Through his father’s railroading pastime, Gabor was also introduced to scale modeling, which in the 1990s translated into painting and building detailed characters and settings for the popular tabletop game “Warhammer.” He still actively maintains this hobby, as evidenced by the desk robot — an actual “Warhammer” game piece called a titan.
“I have a blog where I teach people how to paint and build these things — this stuff is kind of a lost art,” he said. “This is all made from normal household materials. You build the whole world. It’s a completely nuts hobby.”
In addition to physics and scale modeling, Gabor teaches yoga in his spare time, a practice he began in graduate school as a form of recovery from training in competitive judo and jujitsu. Much like his interest in physics and “Warhammer,” he remains acutely dedicated to yoga.
“You know, people talk about work/life balance, and I don’t know that I have anything like that, but I feel like these other things very much support each other,” he said. “Everybody should find these things. I just happen to get really deeply involved in them.”
Despite a demanding schedule and intensive hobbies, Gabor also finds time to do regular outreach at local elementary schools and has received several grants to support his efforts, noting Riverside has a huge challenge in terms of limited resources. Working with mostly kindergartners and first graders, Gabor demonstrates science and physics in the form of play, like creating giant vortex cannons out of garbage cans. Children leave with their own kits, which allows them to do their own experiments at home.
He aims to make science fun while instilling an interest in the subject, especially in young girls, as he notes women are gravely underrepresented in fields like physics.
“(Children) haven’t yet been given all the rules that they’re not allowed to play,” he said. “Look at me. I’ve never stopped playing. I’m glad I can do that and get them interested.”
A huge sci-fi fan, Gabor entered a character design contest through “Star Wars Galaxy Magazine” at age 14, winning third place. As such, his “Tibannuck” has entered the “Star Wars” universe and has since been integrated into games and included in rule books. “All this stuff is semi-official canon once it appears in these magazines, which is really strange,” he said.

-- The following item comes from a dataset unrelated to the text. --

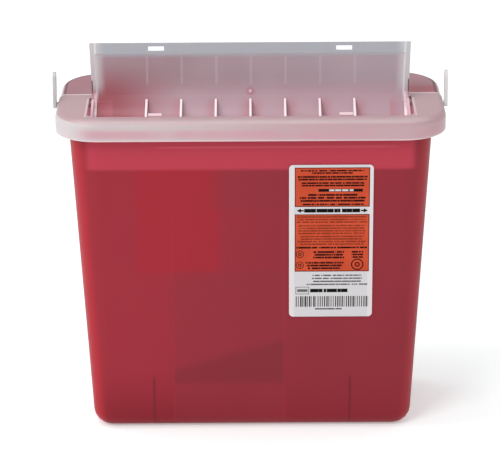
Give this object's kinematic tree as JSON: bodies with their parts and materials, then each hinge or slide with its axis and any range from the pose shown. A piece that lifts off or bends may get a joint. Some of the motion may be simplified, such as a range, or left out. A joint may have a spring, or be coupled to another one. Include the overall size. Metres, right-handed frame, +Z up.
{
  "type": "sharps container",
  "caption": "Tapered translucent bin under a press-fit lid whose upright flap and scoop swing down to drop and shut.",
  "frame": {"origin": "middle of the footprint, on the floor", "axes": "+X along the width, the labelled front faces -Y, +Z up"},
  "size_m": [0.2784, 0.1206, 0.2782],
  "materials": {
    "red_polypropylene": "translucent red, satin moulded",
    "milky_polypropylene": "milky translucent, satin moulded",
    "milky_door_polypropylene": "milky translucent, satin moulded",
    "white_lever_plastic": "natural white, satin moulded",
    "label_film": "printed adhesive film"
  },
  "bodies": {
    "container": {"bin": "red_polypropylene", "lid": "milky_polypropylene", "label": "label_film"},
    "door": {"drop_door": "milky_door_polypropylene", "left_lever": "white_lever_plastic", "right_lever": "white_lever_plastic"}
  },
  "joints": [
    {"name": "door_hinge", "type": "hinge", "parent": "container", "child": "door", "pos_m": [0, -0.008, 0.2352], "axis": [1, 0, 0], "range_deg": [0, 92.2]}
  ]
}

This electrical connector is among the first pieces of equipment Gabor received for his lab at UCR, and he keeps it as something for his hands to tinker with while thinking, noting he is rarely without it. This kind of connector is typically used to connect coaxial cables used for radio frequency electronics. “It’s the symbol of our interaction with electronics and like the fingertips of the machine in a sense — this is how we shake hands with machines,” he said. “In experimental physics, we talk about that a lot, how we’re basically communing with machines all the time.”
Gabor, an active “Warhammer” blogger, spent roughly nine months constructing this sculpture. He intricately painted each piece, adapting techniques he learned from his father’s model railroading. The figure, which can be used as an actual game piece, is held together by magnets. Gabor had a newborn at the time he built the titan, and he recalled sleepless nights, rocking his baby in one arm while cutting plastic in the other. He has shown the sculpture at conventions in Los Angeles and Las Vegas.
A former avid painter, Gabor would create live paintings during friends’ music shows, often completing full works within a few hours. This piece hangs in the hallway beside his office. It began as an oil painting, now displayed as a postcard print in his door, which he then overlaid with a digital rendering of a carbon nanotube — a tube of carbon atoms in a hexagonal pattern that have several applications in physics and engineering. Originally used as an illustration for a paper, this image has now appeared in numerous places, including as the website banner for the Kavli Institute at Cornell.
Gabor has a large collection of dice, several of which he keeps in his office, including the iconic 20-sided die from the roleplaying game “Dungeons and Dragons,” and 120-sided dice designed by mathematicians, which he notes is the largest volume “fair” die you can make with an equally likely chance of landing on any face. “I use dice to teach a lot about physics,” he said. “In classical statistical mechanics, you use basically the statistics of dice, but you’re counting dice that have billions and trillions of sides. The rules are basically the same.”